>>>

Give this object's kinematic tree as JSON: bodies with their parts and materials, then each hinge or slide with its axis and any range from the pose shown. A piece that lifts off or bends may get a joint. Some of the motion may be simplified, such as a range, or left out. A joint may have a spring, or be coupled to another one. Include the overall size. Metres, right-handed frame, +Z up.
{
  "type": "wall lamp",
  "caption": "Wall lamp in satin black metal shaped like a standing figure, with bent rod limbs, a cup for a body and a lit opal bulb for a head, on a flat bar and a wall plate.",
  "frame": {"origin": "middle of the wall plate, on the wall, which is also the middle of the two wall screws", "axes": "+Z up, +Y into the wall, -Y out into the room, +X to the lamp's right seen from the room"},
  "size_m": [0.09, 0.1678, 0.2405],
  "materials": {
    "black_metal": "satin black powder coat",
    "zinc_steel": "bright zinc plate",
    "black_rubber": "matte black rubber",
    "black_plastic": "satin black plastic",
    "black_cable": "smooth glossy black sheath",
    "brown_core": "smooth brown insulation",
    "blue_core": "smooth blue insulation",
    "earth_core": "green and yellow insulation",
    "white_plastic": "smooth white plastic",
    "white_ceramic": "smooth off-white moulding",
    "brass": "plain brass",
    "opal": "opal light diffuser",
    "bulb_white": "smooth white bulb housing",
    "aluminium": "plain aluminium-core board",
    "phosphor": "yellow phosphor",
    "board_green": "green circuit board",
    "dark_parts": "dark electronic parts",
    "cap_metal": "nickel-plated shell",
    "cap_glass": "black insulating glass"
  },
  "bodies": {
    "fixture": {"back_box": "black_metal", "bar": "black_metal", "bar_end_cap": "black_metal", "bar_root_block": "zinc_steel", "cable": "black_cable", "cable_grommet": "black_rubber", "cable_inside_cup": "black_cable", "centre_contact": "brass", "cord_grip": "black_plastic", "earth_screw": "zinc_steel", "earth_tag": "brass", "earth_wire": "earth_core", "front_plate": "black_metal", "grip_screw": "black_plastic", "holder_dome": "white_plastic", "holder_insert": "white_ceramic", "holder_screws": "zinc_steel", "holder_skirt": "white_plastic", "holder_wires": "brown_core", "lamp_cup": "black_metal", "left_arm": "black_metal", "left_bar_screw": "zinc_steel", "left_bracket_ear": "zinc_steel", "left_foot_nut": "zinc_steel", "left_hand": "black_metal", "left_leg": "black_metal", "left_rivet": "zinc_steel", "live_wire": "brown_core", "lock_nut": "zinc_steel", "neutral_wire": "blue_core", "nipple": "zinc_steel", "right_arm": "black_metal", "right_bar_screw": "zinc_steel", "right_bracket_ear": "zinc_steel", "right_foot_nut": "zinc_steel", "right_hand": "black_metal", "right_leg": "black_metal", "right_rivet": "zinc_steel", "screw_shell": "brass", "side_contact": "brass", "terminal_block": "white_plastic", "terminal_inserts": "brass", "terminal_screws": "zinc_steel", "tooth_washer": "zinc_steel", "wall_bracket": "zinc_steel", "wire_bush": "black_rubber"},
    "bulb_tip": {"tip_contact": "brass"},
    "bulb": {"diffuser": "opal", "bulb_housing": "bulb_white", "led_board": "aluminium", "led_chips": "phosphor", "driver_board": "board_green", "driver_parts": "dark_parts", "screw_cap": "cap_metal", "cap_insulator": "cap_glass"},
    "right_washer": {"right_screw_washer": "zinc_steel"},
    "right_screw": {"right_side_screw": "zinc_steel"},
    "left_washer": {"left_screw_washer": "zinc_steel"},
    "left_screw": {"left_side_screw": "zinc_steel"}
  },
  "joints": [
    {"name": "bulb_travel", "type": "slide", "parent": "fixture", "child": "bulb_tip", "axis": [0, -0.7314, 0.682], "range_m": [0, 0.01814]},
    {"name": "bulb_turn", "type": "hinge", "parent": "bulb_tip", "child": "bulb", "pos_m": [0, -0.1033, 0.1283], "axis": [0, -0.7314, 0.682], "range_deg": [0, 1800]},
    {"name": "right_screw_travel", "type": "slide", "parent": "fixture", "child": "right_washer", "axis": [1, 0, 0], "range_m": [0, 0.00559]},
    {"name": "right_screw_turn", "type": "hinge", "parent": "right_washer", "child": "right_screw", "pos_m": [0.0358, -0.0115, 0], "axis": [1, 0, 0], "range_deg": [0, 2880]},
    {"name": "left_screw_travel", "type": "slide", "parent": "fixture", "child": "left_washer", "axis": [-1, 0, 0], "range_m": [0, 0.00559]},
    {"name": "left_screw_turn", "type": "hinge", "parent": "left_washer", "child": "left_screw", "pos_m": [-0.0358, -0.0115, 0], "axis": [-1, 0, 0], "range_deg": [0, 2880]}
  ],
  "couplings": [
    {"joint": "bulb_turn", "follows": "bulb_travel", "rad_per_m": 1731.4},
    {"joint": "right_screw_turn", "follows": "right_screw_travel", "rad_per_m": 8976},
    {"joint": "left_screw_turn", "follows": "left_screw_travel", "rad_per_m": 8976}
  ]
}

<<<
>>>

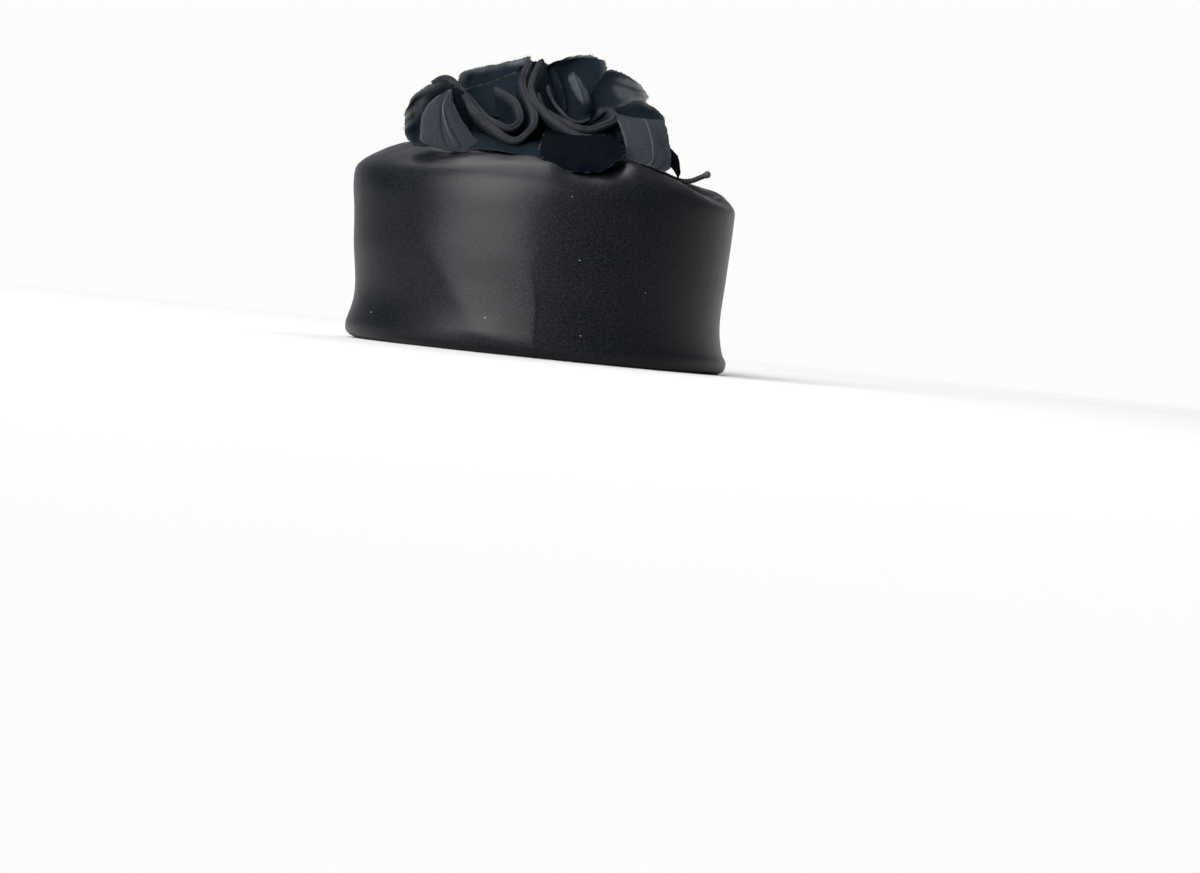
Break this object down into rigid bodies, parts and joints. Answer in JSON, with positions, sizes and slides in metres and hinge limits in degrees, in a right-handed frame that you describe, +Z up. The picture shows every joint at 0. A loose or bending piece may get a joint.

<<<

**WHAT TO WORK ON:**
From the listing above, collect every line that mentions the word "materials".

**RESULT:**
Give this object's kinematic tree as JSON: bodies with their parts and materials, then each hinge or slide with its axis and any range from the pose shown. A piece that lifts off or bends may get a joint. Some of the motion may be simplified, such as a range, or left out. A joint may have a spring, or be coupled to another one. Include the overall size. Metres, right-handed frame, +Z up.
  "materials": {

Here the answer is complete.